::: Available data :::
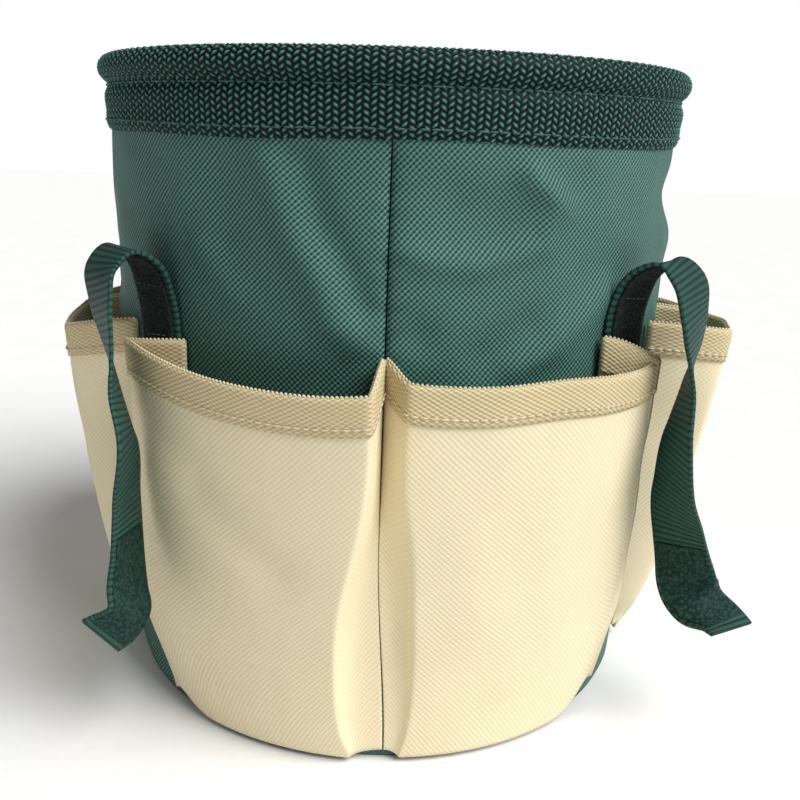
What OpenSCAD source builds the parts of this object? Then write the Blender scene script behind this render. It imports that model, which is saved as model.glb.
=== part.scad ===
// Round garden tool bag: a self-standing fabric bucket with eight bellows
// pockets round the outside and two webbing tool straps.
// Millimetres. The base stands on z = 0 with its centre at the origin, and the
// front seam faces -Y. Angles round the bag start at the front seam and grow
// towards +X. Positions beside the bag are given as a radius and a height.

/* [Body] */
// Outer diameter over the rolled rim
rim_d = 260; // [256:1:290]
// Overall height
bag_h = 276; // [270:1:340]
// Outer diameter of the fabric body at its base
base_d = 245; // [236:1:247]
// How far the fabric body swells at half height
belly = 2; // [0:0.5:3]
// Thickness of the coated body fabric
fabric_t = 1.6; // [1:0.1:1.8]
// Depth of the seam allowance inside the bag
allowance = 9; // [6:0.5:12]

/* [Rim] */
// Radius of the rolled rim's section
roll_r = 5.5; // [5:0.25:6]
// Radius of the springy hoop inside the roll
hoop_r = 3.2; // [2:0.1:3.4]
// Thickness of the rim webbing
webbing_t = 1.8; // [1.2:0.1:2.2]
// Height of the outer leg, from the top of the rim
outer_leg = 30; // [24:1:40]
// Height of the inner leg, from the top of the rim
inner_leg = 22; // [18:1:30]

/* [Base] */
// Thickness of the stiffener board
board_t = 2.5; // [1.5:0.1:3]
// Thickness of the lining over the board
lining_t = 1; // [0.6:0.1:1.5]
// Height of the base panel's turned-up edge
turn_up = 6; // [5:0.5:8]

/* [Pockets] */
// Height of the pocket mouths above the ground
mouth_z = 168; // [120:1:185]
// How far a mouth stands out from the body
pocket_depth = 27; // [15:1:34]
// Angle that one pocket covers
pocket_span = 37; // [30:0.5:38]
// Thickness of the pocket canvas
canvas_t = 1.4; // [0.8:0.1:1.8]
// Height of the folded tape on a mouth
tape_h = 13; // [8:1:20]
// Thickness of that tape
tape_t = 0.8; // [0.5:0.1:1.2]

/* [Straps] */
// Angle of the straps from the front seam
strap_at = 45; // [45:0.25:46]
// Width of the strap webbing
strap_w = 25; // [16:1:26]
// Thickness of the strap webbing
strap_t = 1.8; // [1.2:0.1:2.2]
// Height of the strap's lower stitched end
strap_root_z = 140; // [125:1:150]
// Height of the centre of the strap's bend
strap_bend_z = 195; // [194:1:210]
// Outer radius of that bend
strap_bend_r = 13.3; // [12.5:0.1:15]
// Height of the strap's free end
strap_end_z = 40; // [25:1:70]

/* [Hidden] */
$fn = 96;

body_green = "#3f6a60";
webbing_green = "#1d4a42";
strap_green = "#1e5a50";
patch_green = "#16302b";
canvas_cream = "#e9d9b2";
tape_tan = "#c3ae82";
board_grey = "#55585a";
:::
▸ What you should do
From the first line to the last, please quote the material above exactly.

▸ Response to this exercise
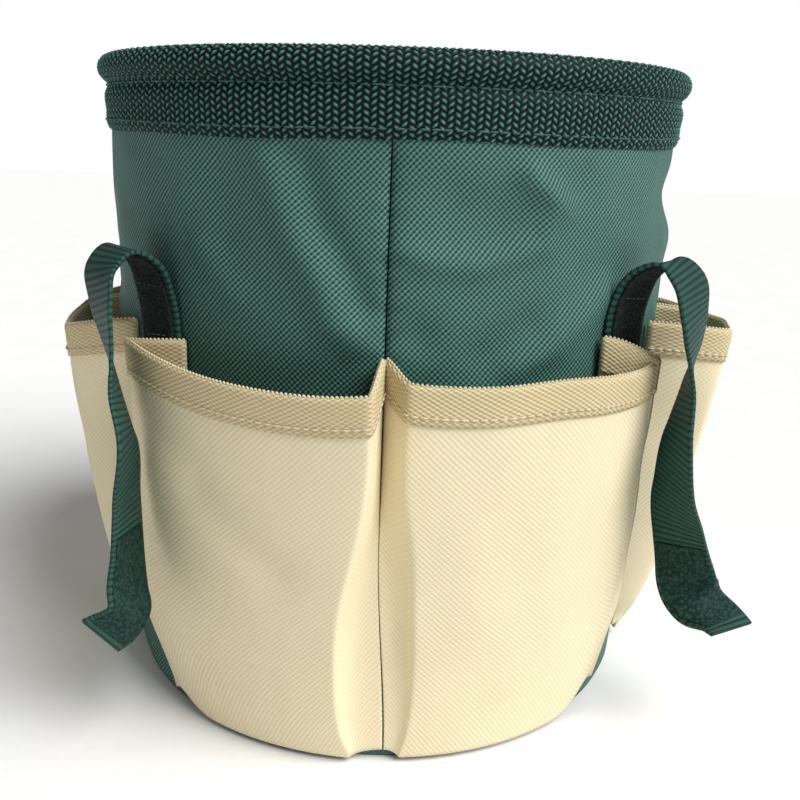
What OpenSCAD source builds the parts of this object? Then write the Blender scene script behind this render. It imports that model, which is saved as model.glb.
=== part.scad ===
// Round garden tool bag: a self-standing fabric bucket with eight bellows
// pockets round the outside and two webbing tool straps.
// Millimetres. The base stands on z = 0 with its centre at the origin, and the
// front seam faces -Y. Angles round the bag start at the front seam and grow
// towards +X. Positions beside the bag are given as a radius and a height.

/* [Body] */
// Outer diameter over the rolled rim
rim_d = 260; // [256:1:290]
// Overall height
bag_h = 276; // [270:1:340]
// Outer diameter of the fabric body at its base
base_d = 245; // [236:1:247]
// How far the fabric body swells at half height
belly = 2; // [0:0.5:3]
// Thickness of the coated body fabric
fabric_t = 1.6; // [1:0.1:1.8]
// Depth of the seam allowance inside the bag
allowance = 9; // [6:0.5:12]

/* [Rim] */
// Radius of the rolled rim's section
roll_r = 5.5; // [5:0.25:6]
// Radius of the springy hoop inside the roll
hoop_r = 3.2; // [2:0.1:3.4]
// Thickness of the rim webbing
webbing_t = 1.8; // [1.2:0.1:2.2]
// Height of the outer leg, from the top of the rim
outer_leg = 30; // [24:1:40]
// Height of the inner leg, from the top of the rim
inner_leg = 22; // [18:1:30]

/* [Base] */
// Thickness of the stiffener board
board_t = 2.5; // [1.5:0.1:3]
// Thickness of the lining over the board
lining_t = 1; // [0.6:0.1:1.5]
// Height of the base panel's turned-up edge
turn_up = 6; // [5:0.5:8]

/* [Pockets] */
// Height of the pocket mouths above the ground
mouth_z = 168; // [120:1:185]
// How far a mouth stands out from the body
pocket_depth = 27; // [15:1:34]
// Angle that one pocket covers
pocket_span = 37; // [30:0.5:38]
// Thickness of the pocket canvas
canvas_t = 1.4; // [0.8:0.1:1.8]
// Height of the folded tape on a mouth
tape_h = 13; // [8:1:20]
// Thickness of that tape
tape_t = 0.8; // [0.5:0.1:1.2]

/* [Straps] */
// Angle of the straps from the front seam
strap_at = 45; // [45:0.25:46]
// Width of the strap webbing
strap_w = 25; // [16:1:26]
// Thickness of the strap webbing
strap_t = 1.8; // [1.2:0.1:2.2]
// Height of the strap's lower stitched end
strap_root_z = 140; // [125:1:150]
// Height of the centre of the strap's bend
strap_bend_z = 195; // [194:1:210]
// Outer radius of that bend
strap_bend_r = 13.3; // [12.5:0.1:15]
// Height of the strap's free end
strap_end_z = 40; // [25:1:70]

/* [Hidden] */
$fn = 96;

body_green = "#3f6a60";
webbing_green = "#1d4a42";
strap_green = "#1e5a50";
patch_green = "#16302b";
canvas_cream = "#e9d9b2";
tape_tan = "#c3ae82";
board_grey = "#55585a";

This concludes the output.